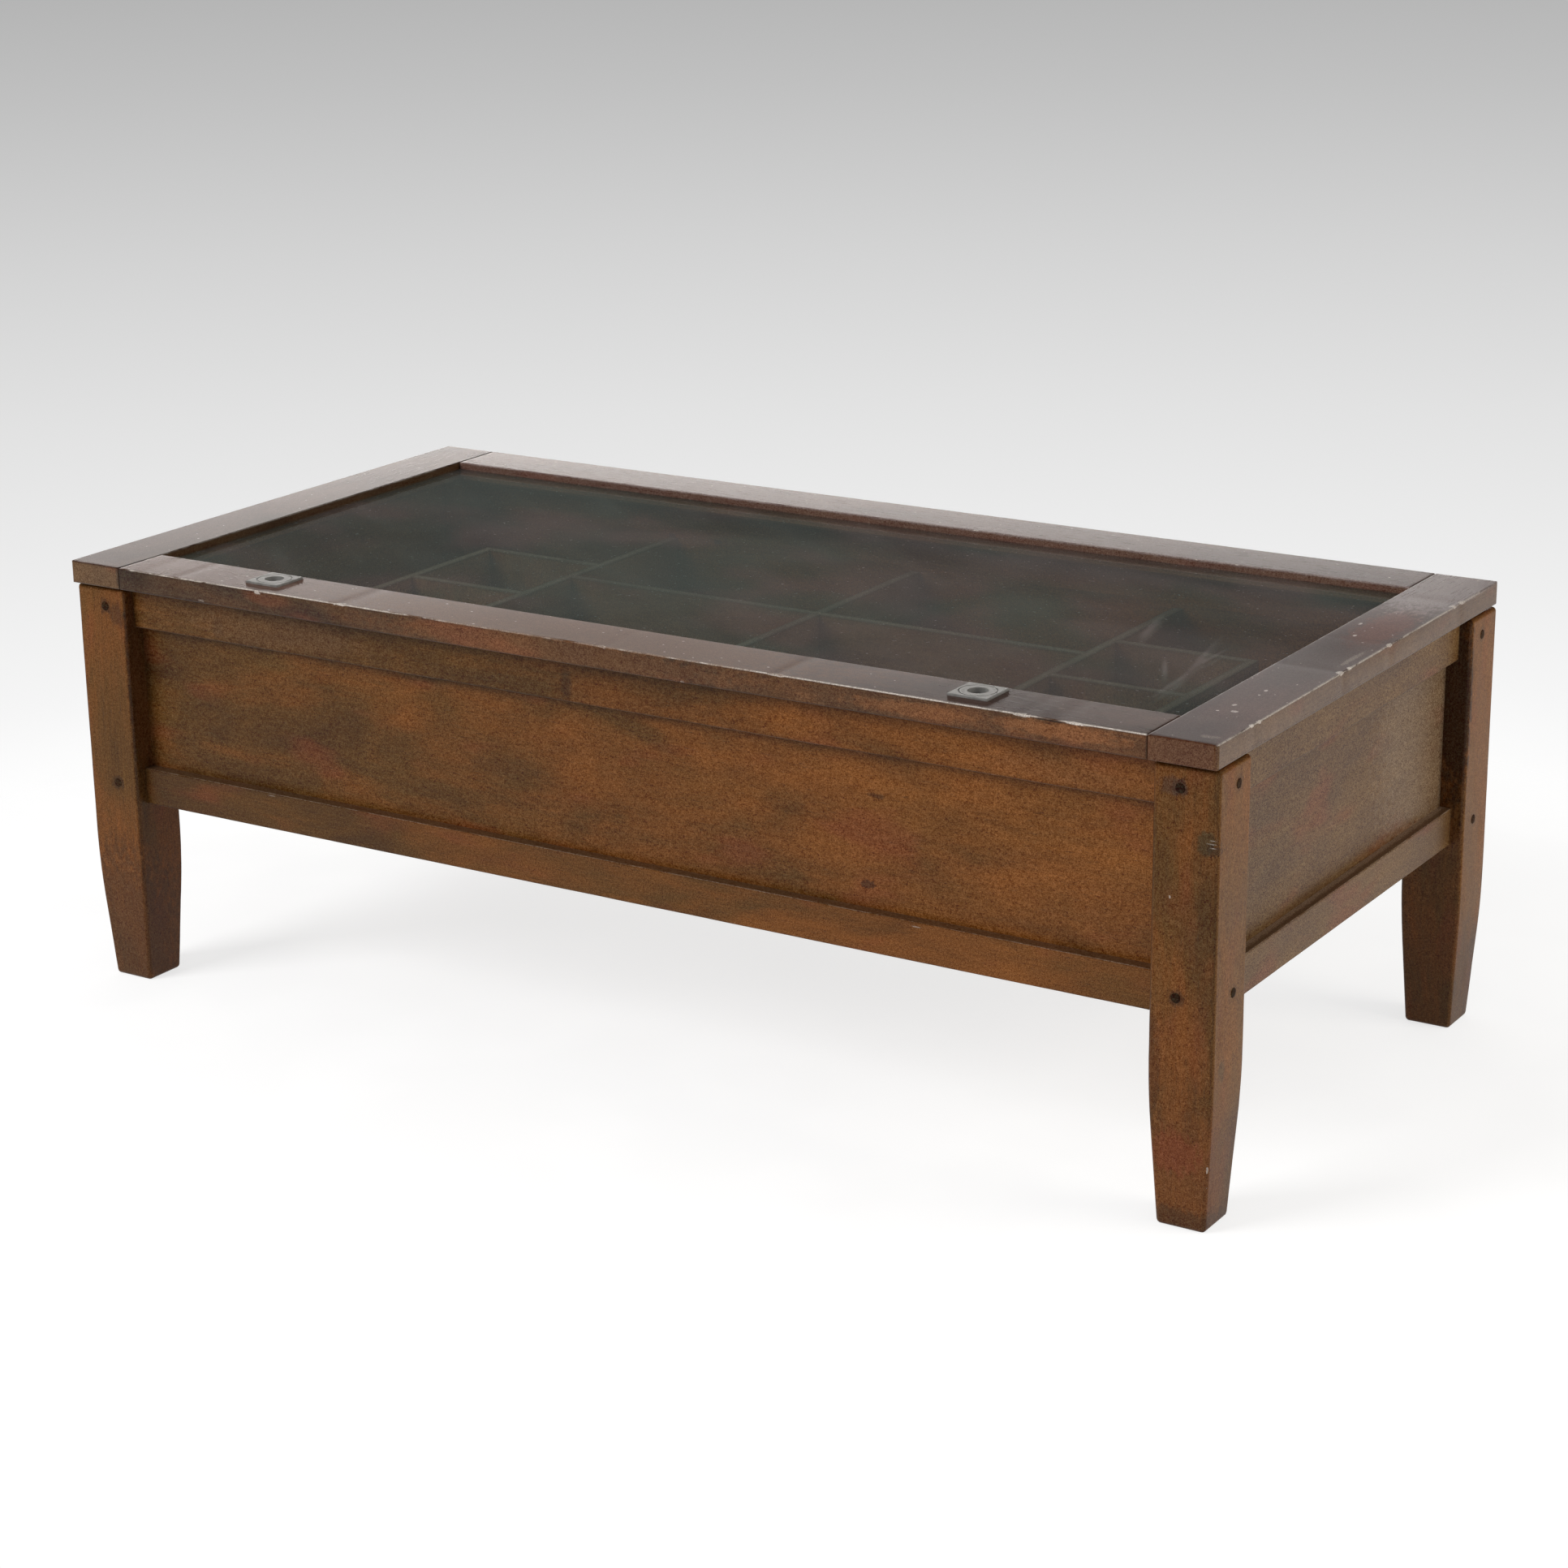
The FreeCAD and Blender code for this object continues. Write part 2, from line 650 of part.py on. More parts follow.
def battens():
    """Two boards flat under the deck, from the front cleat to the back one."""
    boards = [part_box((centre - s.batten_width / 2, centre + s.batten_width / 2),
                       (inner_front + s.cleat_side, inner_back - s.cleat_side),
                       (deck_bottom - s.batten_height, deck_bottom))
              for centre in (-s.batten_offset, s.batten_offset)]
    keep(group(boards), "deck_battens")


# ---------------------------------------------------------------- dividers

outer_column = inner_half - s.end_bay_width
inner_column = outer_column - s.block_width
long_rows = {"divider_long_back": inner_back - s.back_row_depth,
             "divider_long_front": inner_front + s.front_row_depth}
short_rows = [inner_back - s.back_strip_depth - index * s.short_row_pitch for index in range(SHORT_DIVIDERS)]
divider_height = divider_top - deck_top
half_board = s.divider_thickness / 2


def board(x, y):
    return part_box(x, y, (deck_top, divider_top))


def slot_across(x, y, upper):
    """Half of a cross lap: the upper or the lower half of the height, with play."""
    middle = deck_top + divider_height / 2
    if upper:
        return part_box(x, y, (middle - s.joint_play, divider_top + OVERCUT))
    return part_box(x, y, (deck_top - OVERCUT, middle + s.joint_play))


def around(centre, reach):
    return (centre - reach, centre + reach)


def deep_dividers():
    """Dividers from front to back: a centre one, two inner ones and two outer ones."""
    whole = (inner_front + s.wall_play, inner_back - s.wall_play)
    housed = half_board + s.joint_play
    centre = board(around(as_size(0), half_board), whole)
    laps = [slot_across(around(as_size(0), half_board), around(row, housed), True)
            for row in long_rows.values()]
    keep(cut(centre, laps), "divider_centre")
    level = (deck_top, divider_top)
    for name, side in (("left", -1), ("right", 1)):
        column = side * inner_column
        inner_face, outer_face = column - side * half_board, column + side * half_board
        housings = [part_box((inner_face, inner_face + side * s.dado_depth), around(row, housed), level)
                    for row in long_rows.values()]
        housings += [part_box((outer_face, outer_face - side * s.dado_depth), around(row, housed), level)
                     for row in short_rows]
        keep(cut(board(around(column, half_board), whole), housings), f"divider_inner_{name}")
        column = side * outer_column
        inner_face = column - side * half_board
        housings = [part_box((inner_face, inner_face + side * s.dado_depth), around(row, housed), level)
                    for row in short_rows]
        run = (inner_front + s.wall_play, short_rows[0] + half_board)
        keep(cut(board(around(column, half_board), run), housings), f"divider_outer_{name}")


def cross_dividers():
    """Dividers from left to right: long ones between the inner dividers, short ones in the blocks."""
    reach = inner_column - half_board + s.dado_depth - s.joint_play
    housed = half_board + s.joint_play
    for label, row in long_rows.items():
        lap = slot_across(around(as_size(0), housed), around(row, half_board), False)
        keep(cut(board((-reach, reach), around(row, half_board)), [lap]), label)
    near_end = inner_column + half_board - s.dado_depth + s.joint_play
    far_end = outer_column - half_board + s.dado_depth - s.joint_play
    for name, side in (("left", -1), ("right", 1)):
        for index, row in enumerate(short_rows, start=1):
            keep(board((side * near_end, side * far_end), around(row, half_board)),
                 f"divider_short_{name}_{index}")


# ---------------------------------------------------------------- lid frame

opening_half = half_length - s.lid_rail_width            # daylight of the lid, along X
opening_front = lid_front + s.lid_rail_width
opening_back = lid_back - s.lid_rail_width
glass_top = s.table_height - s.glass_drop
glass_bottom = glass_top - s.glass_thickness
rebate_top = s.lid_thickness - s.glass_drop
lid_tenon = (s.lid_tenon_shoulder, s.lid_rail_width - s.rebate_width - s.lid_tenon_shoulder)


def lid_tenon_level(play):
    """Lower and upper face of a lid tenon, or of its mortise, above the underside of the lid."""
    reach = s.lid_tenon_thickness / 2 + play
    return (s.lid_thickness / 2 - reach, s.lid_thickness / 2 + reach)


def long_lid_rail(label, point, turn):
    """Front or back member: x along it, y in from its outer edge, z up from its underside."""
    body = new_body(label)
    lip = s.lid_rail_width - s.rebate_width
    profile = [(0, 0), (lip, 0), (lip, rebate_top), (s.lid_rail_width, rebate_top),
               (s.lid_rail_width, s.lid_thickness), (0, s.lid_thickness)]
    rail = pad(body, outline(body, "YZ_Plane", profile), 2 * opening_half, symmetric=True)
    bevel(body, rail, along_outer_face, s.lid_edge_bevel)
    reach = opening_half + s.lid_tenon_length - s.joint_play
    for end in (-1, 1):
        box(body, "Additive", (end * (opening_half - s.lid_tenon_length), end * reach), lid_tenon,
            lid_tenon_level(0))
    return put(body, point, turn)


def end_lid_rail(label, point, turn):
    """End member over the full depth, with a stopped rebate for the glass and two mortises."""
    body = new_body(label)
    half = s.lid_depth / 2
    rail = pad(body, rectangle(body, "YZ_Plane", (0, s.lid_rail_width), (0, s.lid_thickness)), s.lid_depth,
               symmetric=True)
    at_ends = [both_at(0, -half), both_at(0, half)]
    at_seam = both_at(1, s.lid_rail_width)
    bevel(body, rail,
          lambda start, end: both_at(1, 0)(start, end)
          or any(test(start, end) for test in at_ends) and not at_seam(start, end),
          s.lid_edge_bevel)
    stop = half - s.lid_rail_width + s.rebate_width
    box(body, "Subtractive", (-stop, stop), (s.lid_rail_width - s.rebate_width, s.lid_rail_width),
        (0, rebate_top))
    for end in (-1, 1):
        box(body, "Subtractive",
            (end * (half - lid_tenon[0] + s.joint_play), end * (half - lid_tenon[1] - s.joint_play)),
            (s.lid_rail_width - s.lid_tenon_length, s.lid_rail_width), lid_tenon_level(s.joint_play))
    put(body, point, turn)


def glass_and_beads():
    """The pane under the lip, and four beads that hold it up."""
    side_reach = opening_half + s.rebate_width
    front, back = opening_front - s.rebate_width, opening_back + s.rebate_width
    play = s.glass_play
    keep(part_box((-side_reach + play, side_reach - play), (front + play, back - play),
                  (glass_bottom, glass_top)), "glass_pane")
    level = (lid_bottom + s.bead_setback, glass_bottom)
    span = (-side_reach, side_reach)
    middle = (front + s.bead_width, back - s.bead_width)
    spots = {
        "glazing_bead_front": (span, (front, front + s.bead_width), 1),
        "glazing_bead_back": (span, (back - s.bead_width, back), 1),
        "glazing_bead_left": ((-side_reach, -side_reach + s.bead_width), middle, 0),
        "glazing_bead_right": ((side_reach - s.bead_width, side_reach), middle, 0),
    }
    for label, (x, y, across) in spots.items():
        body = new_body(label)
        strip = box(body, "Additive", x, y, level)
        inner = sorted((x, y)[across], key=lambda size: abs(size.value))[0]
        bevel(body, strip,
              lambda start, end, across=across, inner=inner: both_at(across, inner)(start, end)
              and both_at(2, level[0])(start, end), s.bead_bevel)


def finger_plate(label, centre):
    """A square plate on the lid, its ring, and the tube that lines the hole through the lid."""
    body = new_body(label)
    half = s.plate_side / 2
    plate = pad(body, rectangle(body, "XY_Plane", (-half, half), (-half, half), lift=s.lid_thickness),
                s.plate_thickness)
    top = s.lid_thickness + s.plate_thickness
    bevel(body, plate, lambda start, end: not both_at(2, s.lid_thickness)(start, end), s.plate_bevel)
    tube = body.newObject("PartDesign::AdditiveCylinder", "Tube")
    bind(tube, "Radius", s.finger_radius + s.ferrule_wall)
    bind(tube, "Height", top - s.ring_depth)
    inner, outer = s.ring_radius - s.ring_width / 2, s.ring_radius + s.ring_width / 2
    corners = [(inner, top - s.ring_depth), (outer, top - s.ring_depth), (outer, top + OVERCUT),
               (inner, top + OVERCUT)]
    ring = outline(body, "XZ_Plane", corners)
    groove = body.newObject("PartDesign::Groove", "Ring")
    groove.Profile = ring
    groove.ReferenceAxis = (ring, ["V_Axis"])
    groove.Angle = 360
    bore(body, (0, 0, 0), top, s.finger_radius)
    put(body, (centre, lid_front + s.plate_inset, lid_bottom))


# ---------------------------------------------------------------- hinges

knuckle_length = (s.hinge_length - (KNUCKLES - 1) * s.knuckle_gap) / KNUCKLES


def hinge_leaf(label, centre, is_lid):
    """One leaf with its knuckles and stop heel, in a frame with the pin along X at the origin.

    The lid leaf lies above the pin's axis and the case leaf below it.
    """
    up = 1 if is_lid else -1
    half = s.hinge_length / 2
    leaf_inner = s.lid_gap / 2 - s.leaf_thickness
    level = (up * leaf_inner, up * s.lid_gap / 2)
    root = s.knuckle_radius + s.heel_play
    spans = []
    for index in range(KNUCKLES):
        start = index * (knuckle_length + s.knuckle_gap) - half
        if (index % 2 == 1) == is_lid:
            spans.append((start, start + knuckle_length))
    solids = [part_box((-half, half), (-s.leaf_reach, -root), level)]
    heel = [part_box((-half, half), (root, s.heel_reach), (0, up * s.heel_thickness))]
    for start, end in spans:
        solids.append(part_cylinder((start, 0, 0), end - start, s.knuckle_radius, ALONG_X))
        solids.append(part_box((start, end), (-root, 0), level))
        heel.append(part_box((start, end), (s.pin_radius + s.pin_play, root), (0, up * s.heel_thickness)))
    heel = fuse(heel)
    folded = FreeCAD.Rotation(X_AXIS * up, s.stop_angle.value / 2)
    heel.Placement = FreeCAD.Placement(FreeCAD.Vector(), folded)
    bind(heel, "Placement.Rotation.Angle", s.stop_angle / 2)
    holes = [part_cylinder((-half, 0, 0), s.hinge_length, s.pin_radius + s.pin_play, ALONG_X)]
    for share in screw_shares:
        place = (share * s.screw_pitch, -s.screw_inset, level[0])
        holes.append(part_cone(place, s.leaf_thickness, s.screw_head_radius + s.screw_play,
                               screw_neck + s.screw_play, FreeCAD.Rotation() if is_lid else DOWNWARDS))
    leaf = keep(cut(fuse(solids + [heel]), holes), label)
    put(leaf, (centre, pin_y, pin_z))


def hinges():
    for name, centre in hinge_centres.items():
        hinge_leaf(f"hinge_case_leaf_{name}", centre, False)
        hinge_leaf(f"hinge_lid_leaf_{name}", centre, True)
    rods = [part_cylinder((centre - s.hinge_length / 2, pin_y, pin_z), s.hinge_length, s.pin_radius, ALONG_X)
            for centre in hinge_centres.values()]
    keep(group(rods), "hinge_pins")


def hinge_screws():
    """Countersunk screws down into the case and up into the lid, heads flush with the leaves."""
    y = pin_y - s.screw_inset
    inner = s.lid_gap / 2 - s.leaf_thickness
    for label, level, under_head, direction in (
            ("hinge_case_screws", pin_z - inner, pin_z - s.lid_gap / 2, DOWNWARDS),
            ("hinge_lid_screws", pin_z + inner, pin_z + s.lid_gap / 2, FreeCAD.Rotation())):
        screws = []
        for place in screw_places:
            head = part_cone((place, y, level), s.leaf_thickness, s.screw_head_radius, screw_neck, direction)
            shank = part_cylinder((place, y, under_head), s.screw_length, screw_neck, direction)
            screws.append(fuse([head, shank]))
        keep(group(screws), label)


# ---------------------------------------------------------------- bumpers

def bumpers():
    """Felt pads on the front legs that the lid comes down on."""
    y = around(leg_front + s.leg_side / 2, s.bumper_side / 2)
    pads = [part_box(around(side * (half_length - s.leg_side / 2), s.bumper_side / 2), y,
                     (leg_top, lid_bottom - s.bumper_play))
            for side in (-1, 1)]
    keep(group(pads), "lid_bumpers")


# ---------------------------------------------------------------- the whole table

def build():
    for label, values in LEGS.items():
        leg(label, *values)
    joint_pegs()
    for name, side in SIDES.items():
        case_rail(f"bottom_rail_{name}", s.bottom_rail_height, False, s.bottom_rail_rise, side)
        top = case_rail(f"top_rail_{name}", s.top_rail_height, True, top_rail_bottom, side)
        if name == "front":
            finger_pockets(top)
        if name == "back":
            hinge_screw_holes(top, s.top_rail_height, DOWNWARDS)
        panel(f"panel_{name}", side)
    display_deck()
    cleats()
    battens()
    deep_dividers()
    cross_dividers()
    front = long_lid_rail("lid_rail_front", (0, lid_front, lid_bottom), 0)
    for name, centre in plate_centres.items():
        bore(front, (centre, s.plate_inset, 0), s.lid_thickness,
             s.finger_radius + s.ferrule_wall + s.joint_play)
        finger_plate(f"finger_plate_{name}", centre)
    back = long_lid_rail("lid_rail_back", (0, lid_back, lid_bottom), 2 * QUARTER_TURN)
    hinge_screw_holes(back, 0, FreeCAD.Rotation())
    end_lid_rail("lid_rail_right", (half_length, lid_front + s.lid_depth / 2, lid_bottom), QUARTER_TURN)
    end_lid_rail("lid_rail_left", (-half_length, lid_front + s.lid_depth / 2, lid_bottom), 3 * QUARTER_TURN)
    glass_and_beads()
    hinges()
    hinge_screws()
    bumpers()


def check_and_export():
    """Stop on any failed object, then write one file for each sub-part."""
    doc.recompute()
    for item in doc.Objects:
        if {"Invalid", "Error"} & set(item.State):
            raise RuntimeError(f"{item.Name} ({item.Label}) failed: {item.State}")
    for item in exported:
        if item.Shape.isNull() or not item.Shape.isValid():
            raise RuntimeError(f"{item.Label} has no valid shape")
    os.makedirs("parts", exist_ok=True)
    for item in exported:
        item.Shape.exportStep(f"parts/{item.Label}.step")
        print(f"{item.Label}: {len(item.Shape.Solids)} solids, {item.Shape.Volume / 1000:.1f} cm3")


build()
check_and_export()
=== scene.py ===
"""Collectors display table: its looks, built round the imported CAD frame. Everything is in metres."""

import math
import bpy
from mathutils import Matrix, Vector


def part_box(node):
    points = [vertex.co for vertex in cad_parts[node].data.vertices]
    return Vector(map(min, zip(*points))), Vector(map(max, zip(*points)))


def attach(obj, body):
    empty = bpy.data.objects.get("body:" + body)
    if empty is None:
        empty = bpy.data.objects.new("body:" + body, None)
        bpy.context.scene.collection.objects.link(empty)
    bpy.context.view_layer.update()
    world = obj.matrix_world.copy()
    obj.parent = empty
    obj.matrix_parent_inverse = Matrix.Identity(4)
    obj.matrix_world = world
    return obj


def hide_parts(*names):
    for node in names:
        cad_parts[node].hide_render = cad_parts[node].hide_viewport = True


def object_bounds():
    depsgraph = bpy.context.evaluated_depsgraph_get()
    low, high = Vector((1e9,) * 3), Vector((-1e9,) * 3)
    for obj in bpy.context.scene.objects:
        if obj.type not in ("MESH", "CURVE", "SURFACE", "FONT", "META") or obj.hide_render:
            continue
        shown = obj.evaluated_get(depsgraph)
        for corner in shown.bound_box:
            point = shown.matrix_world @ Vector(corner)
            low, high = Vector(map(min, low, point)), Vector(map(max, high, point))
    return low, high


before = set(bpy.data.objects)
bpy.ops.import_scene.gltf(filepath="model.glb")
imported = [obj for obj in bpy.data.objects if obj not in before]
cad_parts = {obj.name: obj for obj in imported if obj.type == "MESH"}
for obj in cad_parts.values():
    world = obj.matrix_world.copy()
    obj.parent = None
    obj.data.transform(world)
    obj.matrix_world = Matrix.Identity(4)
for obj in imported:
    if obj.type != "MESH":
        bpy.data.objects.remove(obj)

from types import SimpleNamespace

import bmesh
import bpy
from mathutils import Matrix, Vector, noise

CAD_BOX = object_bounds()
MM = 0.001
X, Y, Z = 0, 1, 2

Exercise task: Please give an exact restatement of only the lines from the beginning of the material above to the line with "half_board = s.divider_thickness / 2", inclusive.

Final result:
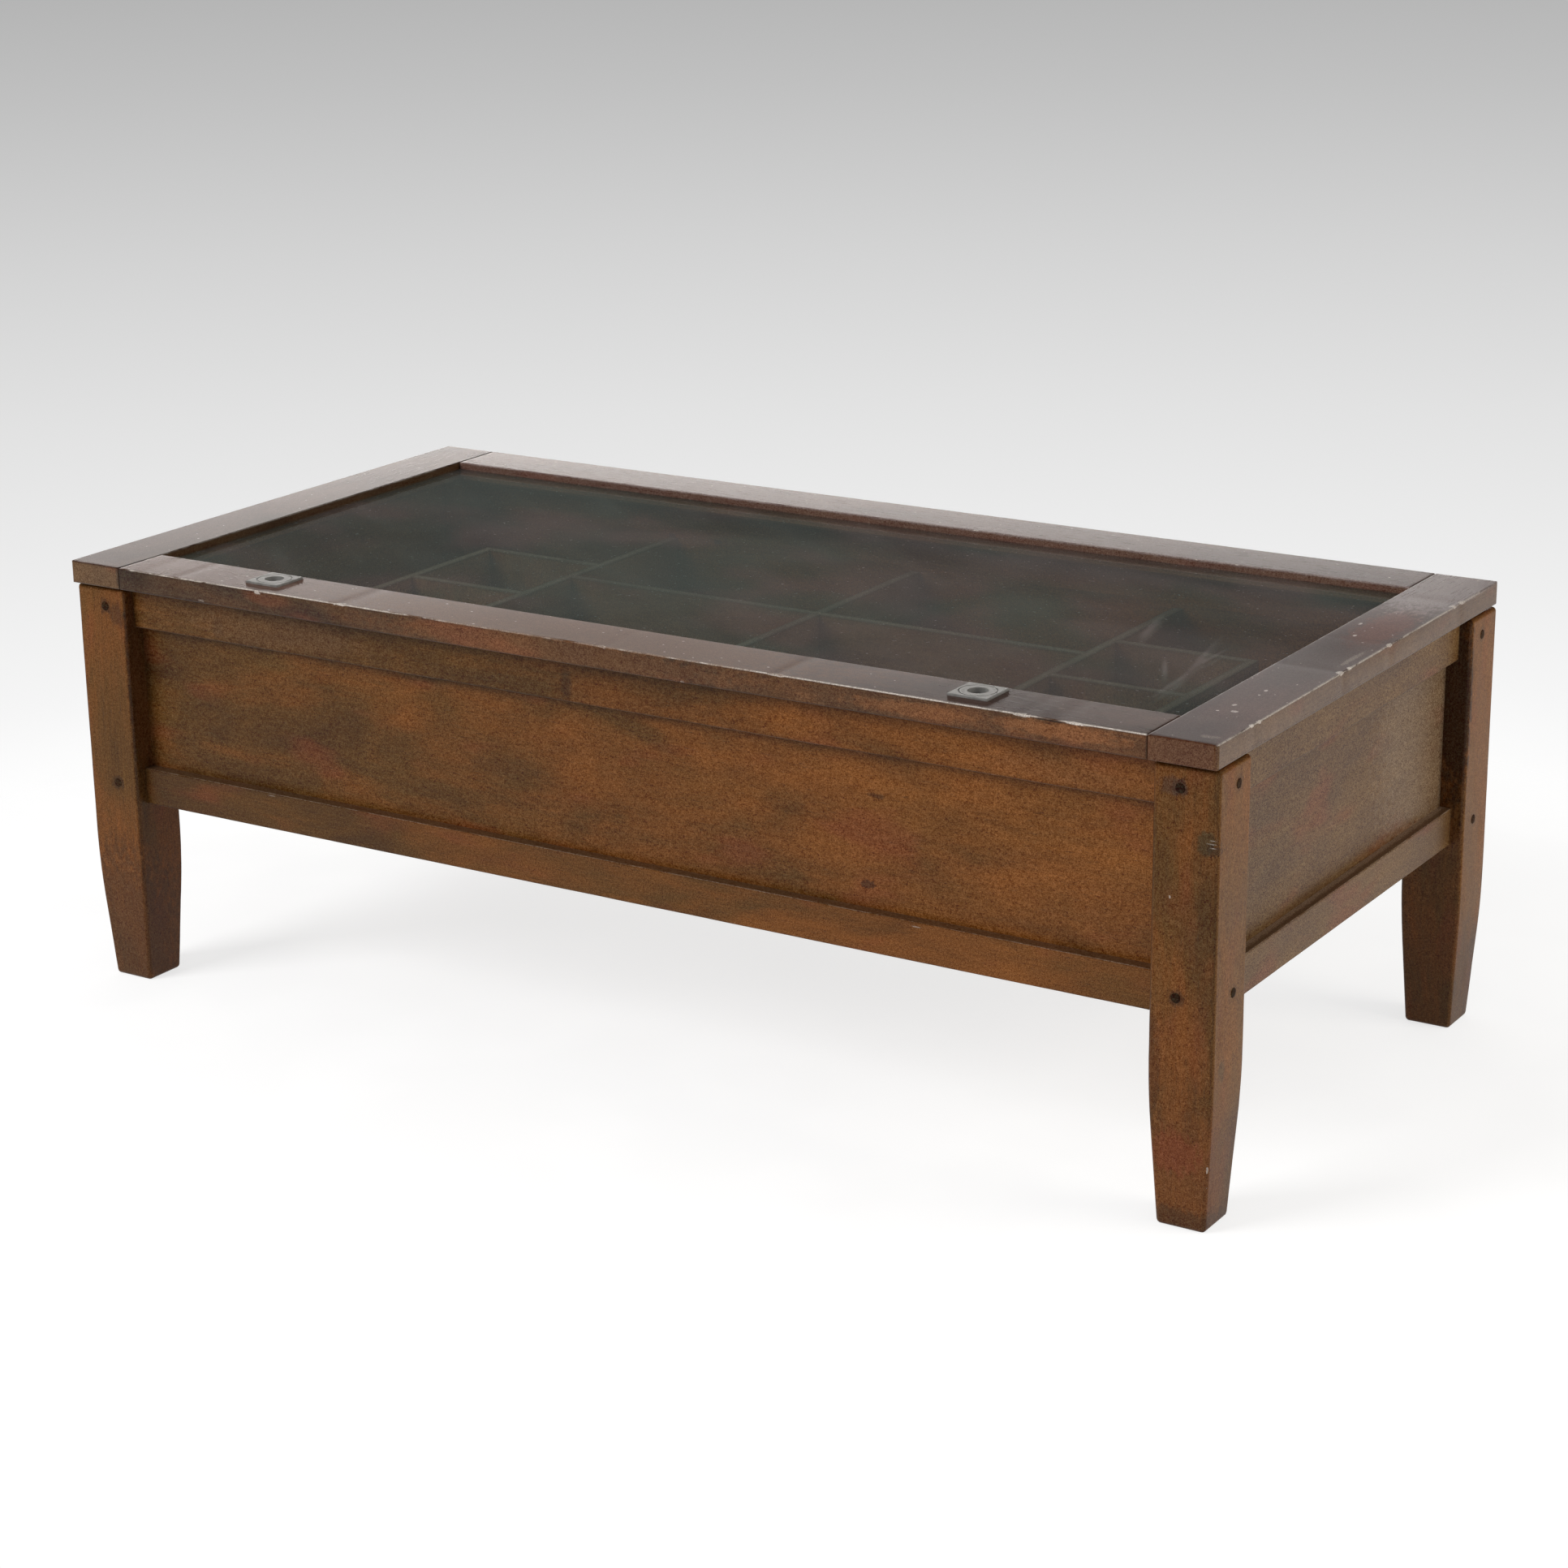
The FreeCAD and Blender code for this object continues. Write part 2, from line 650 of part.py on. More parts follow.
def battens():
    """Two boards flat under the deck, from the front cleat to the back one."""
    boards = [part_box((centre - s.batten_width / 2, centre + s.batten_width / 2),
                       (inner_front + s.cleat_side, inner_back - s.cleat_side),
                       (deck_bottom - s.batten_height, deck_bottom))
              for centre in (-s.batten_offset, s.batten_offset)]
    keep(group(boards), "deck_battens")


# ---------------------------------------------------------------- dividers

outer_column = inner_half - s.end_bay_width
inner_column = outer_column - s.block_width
long_rows = {"divider_long_back": inner_back - s.back_row_depth,
             "divider_long_front": inner_front + s.front_row_depth}
short_rows = [inner_back - s.back_strip_depth - index * s.short_row_pitch for index in range(SHORT_DIVIDERS)]
divider_height = divider_top - deck_top
half_board = s.divider_thickness / 2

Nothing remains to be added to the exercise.